begin Provided entries

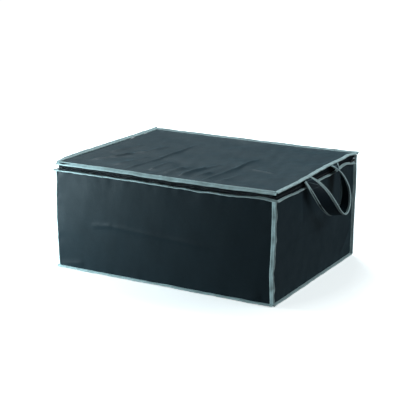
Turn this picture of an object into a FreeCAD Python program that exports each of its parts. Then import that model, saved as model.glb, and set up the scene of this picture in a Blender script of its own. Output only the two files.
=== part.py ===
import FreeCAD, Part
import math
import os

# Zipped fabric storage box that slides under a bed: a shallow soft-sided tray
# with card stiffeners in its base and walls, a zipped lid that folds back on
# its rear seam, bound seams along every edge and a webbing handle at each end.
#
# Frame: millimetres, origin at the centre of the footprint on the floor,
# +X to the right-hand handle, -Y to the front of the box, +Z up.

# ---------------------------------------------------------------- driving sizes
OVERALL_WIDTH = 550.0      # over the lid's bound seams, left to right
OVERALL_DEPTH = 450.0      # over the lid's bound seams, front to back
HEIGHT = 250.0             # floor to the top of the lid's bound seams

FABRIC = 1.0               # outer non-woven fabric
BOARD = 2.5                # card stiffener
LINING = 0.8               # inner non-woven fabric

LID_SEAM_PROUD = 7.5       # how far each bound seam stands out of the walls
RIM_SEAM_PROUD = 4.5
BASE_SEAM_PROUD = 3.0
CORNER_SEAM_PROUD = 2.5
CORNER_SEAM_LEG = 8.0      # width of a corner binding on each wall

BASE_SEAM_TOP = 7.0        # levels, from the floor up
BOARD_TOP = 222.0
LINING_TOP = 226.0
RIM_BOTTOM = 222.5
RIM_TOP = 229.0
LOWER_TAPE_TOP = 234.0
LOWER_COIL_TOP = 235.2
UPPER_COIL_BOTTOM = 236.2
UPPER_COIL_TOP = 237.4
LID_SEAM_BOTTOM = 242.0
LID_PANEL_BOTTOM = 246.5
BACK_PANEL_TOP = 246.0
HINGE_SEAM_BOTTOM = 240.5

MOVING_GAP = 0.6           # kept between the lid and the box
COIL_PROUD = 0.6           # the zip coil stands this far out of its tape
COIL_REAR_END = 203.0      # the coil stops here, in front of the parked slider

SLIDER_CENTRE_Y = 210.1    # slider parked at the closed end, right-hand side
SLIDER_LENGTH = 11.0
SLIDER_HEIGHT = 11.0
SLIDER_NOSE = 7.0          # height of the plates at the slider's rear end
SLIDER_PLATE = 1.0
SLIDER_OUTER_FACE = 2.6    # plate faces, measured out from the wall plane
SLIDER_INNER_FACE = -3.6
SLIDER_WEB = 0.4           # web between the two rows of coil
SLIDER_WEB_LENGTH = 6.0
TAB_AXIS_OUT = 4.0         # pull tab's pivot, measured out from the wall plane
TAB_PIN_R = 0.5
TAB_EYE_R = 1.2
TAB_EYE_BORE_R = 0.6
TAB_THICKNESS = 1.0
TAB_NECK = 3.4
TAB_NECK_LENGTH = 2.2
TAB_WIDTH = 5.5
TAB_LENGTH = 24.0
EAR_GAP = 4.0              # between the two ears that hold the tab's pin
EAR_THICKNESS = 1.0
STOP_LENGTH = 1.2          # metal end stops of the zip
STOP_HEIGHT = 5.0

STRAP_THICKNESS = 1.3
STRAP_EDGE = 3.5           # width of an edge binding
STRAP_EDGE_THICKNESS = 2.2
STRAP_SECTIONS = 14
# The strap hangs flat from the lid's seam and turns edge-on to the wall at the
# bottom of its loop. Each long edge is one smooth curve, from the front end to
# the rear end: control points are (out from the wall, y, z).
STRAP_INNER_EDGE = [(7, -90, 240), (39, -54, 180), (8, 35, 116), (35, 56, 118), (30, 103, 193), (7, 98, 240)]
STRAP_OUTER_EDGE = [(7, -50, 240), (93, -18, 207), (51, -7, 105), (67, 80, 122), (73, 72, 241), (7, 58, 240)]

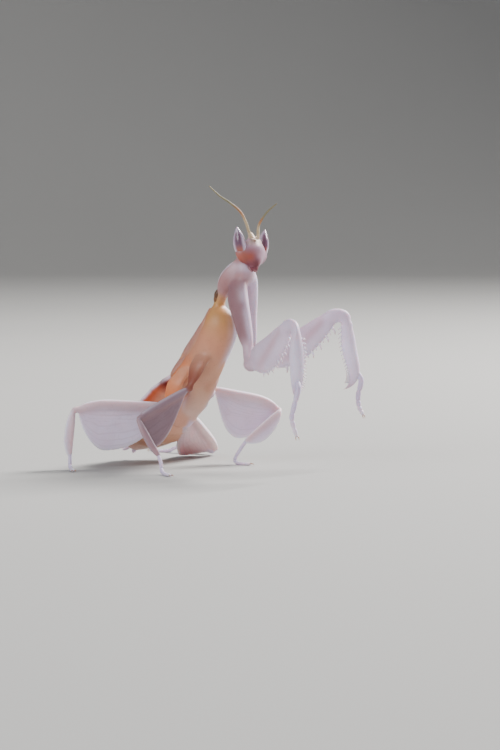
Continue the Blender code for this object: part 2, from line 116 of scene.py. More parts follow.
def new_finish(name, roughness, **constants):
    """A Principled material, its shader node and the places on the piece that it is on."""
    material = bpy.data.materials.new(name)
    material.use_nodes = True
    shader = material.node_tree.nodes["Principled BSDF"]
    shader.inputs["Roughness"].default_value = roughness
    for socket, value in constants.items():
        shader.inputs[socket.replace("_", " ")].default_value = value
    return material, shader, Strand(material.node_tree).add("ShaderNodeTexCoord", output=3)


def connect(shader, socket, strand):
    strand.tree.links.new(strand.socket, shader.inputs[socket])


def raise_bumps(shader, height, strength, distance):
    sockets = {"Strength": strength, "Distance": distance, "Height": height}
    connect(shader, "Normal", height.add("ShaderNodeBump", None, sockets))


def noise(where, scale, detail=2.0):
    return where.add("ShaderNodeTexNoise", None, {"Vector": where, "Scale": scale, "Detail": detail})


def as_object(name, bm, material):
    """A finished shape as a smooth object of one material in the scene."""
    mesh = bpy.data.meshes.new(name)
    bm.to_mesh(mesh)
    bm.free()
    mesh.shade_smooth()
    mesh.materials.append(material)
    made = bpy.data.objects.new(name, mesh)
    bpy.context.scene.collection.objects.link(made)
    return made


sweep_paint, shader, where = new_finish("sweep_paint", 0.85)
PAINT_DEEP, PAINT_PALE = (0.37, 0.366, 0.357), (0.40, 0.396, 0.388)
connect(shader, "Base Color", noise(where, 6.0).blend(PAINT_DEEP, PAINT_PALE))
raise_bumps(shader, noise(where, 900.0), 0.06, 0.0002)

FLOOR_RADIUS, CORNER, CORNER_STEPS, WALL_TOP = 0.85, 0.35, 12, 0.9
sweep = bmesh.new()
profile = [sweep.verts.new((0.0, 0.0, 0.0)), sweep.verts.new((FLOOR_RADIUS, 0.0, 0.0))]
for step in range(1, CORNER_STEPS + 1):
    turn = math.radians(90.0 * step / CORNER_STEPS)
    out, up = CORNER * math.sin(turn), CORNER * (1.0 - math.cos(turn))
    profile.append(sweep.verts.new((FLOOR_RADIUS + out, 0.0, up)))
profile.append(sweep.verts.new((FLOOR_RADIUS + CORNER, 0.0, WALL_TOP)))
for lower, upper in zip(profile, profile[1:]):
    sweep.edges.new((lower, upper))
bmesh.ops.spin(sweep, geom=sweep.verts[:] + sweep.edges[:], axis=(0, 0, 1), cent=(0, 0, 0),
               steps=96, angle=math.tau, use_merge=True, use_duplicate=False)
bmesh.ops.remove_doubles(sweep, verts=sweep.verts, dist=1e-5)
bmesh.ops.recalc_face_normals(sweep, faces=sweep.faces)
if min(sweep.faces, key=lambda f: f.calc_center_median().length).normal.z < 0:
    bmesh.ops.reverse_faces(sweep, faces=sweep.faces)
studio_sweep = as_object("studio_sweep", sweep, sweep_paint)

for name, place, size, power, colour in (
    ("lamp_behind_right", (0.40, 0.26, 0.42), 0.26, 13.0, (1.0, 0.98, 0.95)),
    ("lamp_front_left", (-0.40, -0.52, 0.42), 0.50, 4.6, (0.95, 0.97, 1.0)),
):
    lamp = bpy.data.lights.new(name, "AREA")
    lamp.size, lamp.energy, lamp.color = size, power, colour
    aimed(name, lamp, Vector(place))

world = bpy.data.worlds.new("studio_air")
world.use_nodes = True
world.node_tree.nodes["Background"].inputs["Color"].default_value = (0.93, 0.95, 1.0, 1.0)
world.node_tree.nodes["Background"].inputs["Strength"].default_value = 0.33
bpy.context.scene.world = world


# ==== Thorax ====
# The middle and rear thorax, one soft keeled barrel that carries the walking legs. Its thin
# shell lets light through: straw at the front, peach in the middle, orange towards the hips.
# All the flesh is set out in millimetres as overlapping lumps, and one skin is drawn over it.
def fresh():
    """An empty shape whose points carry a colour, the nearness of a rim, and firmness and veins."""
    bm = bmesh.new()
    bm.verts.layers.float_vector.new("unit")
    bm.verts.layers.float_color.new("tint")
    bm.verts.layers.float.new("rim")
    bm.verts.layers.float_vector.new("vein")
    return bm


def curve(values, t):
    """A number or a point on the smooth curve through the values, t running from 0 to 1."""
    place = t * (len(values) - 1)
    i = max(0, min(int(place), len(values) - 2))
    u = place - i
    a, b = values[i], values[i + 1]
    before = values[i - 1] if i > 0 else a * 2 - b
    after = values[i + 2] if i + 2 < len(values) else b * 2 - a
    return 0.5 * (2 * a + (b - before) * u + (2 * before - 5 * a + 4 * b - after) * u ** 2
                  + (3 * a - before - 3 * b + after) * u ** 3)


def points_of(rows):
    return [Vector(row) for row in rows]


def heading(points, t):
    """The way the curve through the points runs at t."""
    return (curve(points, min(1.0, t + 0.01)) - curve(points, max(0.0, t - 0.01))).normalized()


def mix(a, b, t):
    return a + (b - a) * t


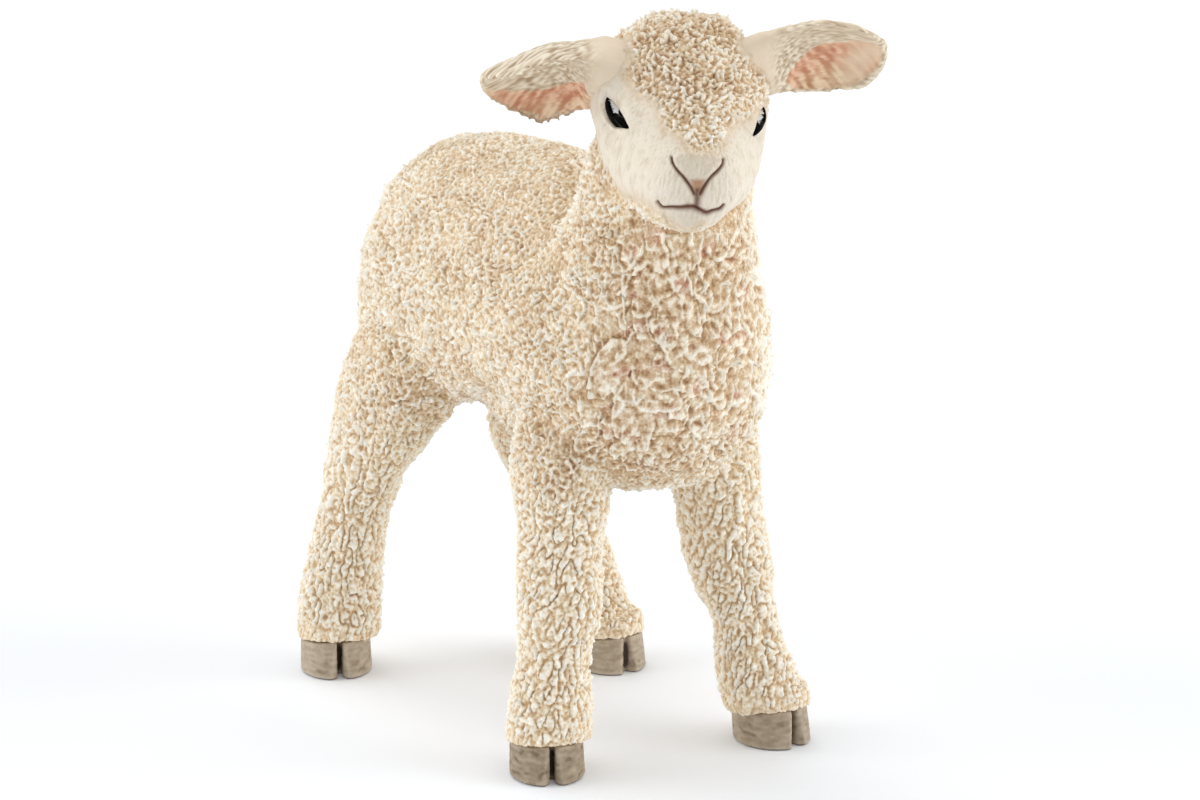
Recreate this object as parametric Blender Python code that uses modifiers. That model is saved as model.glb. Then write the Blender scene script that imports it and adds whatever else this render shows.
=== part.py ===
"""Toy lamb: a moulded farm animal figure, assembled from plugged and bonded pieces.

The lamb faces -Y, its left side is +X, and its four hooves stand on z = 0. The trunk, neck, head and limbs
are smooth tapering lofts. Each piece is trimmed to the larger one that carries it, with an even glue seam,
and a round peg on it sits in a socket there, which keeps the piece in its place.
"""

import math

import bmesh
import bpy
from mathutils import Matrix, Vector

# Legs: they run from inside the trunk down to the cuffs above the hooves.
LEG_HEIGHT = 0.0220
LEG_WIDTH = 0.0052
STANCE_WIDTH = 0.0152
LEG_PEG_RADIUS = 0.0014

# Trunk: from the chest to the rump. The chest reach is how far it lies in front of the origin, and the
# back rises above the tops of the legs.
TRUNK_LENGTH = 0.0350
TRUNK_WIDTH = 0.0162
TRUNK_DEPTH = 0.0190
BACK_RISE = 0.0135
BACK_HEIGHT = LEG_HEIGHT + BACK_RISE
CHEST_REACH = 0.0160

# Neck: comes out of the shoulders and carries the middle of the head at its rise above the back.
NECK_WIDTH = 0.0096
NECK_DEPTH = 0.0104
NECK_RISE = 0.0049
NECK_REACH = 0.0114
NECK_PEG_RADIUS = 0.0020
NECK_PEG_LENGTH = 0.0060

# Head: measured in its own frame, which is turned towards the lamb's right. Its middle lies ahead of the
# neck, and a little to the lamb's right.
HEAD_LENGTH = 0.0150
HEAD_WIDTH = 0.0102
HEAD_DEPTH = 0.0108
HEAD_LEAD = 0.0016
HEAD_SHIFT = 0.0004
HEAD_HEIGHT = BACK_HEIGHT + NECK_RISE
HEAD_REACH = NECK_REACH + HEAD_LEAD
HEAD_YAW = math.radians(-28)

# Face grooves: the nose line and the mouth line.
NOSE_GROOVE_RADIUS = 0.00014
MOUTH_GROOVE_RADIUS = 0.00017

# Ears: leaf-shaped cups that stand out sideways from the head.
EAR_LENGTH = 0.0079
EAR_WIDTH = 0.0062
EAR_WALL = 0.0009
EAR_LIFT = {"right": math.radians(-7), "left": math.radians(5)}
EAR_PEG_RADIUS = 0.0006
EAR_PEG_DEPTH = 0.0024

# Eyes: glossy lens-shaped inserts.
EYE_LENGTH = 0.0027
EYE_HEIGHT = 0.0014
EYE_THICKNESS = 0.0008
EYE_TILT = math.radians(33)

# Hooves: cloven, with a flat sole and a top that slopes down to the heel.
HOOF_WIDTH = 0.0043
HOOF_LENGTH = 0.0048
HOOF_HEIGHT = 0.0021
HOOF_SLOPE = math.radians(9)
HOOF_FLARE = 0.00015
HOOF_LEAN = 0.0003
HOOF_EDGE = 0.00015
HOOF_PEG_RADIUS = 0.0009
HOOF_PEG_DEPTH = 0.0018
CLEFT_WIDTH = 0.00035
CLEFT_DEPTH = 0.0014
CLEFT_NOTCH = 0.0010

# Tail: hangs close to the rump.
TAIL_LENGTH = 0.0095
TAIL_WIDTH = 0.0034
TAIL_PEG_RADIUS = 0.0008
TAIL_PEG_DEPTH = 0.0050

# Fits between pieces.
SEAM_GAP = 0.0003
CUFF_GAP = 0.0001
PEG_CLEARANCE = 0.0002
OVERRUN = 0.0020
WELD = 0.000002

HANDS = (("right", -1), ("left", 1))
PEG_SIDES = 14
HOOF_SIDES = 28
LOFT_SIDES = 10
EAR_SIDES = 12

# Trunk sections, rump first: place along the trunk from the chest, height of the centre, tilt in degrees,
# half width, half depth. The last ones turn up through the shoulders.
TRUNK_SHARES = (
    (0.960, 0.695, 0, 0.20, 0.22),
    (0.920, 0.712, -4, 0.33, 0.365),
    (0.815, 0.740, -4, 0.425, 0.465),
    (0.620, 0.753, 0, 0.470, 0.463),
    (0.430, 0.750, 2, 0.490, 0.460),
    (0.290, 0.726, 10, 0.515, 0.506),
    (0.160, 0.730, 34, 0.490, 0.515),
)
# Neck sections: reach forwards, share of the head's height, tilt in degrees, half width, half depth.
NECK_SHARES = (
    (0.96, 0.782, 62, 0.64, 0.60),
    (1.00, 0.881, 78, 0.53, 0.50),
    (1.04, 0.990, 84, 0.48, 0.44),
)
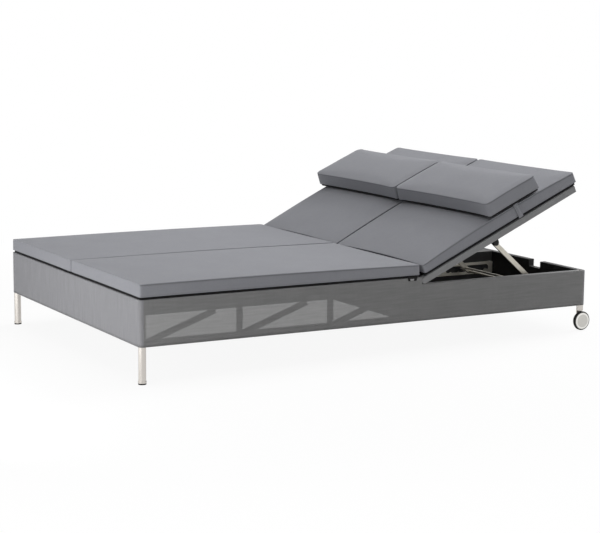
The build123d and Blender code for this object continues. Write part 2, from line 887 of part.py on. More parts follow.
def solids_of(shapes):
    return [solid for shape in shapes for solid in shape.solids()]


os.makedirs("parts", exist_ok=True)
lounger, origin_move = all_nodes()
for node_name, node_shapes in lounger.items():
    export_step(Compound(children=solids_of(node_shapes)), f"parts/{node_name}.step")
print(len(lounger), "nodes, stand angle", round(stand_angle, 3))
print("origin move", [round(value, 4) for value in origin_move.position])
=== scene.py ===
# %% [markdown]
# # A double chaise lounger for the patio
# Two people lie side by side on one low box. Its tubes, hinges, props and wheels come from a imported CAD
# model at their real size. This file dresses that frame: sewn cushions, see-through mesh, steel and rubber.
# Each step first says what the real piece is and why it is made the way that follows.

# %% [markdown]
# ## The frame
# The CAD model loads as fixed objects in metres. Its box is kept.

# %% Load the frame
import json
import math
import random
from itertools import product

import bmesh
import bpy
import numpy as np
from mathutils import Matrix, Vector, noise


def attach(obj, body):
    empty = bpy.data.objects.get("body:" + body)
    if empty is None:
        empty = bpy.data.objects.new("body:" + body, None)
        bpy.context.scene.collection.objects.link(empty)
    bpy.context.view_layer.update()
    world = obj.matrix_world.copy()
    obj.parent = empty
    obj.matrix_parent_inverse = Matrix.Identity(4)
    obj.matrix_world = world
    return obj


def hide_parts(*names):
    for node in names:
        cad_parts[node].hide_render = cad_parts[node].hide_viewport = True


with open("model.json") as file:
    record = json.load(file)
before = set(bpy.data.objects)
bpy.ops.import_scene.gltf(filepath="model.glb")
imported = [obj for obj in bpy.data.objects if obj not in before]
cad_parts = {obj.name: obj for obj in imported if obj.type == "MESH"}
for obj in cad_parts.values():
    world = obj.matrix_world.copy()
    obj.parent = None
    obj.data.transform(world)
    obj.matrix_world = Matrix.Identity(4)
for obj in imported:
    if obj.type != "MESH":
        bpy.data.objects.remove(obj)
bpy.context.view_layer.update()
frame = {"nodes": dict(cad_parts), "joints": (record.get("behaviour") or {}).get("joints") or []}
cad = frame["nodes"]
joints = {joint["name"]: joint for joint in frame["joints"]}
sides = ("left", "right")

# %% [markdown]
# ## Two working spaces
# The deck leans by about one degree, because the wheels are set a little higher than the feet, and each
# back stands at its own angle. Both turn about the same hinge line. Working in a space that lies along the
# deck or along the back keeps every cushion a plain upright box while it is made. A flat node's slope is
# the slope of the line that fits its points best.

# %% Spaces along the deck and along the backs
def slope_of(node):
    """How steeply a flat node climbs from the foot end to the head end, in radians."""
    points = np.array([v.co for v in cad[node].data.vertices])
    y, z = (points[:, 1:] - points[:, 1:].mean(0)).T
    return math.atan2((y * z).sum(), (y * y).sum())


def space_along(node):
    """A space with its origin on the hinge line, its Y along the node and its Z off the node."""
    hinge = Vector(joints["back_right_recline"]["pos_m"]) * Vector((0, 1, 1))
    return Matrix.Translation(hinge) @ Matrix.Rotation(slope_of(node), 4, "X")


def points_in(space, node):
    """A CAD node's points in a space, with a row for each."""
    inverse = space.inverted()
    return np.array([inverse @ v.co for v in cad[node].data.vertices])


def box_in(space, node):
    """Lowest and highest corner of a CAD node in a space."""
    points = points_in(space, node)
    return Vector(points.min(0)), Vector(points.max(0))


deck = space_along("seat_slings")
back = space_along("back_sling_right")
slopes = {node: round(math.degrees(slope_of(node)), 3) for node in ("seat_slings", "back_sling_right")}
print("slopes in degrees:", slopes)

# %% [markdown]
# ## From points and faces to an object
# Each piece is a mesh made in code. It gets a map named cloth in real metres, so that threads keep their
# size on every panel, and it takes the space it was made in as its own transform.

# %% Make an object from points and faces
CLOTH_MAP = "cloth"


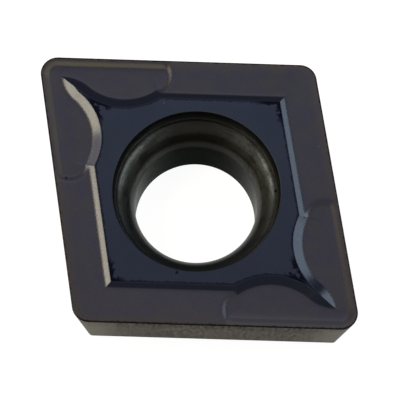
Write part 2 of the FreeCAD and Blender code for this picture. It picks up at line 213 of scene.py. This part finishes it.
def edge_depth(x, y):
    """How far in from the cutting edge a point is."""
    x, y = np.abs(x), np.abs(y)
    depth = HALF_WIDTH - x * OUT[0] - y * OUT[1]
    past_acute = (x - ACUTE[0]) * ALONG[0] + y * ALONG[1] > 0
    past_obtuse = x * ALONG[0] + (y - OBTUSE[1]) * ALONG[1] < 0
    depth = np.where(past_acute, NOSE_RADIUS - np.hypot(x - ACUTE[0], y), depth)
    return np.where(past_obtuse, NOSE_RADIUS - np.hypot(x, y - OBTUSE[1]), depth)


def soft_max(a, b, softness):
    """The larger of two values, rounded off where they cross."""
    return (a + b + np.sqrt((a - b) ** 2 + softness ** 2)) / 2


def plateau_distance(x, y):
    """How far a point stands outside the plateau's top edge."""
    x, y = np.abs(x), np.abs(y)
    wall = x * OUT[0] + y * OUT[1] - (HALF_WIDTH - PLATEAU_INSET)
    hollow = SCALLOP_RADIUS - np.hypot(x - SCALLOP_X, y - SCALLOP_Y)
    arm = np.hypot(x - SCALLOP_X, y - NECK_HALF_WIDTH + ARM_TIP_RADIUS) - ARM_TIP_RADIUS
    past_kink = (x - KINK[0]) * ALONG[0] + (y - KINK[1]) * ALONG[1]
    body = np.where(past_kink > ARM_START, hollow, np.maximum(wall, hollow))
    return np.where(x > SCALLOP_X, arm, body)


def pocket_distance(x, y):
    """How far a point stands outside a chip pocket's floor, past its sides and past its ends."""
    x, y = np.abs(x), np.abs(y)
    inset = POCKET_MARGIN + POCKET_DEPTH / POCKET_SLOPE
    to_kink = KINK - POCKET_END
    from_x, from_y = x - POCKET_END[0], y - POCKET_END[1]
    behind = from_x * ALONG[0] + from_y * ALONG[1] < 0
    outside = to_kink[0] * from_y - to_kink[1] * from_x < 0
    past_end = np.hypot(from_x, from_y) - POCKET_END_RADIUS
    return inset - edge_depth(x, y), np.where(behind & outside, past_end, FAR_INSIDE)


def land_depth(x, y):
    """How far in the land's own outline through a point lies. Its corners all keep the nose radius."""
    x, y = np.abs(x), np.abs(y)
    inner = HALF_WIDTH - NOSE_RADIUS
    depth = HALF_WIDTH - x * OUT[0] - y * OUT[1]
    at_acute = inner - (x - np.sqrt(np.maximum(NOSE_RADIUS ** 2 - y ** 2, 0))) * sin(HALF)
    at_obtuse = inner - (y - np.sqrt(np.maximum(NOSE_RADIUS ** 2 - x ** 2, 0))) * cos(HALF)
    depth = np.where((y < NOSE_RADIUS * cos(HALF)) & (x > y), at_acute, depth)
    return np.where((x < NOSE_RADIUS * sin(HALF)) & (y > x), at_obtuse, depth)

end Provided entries

Write down exactly the span of lines above from the one containing "Recreate this object" to the one containing "CHEST_REACH = 0.0160", both ends included.

● The completed task:
Recreate this object as parametric Blender Python code that uses modifiers. That model is saved as model.glb. Then write the Blender scene script that imports it and adds whatever else this render shows.
=== part.py ===
"""Toy lamb: a moulded farm animal figure, assembled from plugged and bonded pieces.

The lamb faces -Y, its left side is +X, and its four hooves stand on z = 0. The trunk, neck, head and limbs
are smooth tapering lofts. Each piece is trimmed to the larger one that carries it, with an even glue seam,
and a round peg on it sits in a socket there, which keeps the piece in its place.
"""

import math

import bmesh
import bpy
from mathutils import Matrix, Vector

# Legs: they run from inside the trunk down to the cuffs above the hooves.
LEG_HEIGHT = 0.0220
LEG_WIDTH = 0.0052
STANCE_WIDTH = 0.0152
LEG_PEG_RADIUS = 0.0014

# Trunk: from the chest to the rump. The chest reach is how far it lies in front of the origin, and the
# back rises above the tops of the legs.
TRUNK_LENGTH = 0.0350
TRUNK_WIDTH = 0.0162
TRUNK_DEPTH = 0.0190
BACK_RISE = 0.0135
BACK_HEIGHT = LEG_HEIGHT + BACK_RISE
CHEST_REACH = 0.0160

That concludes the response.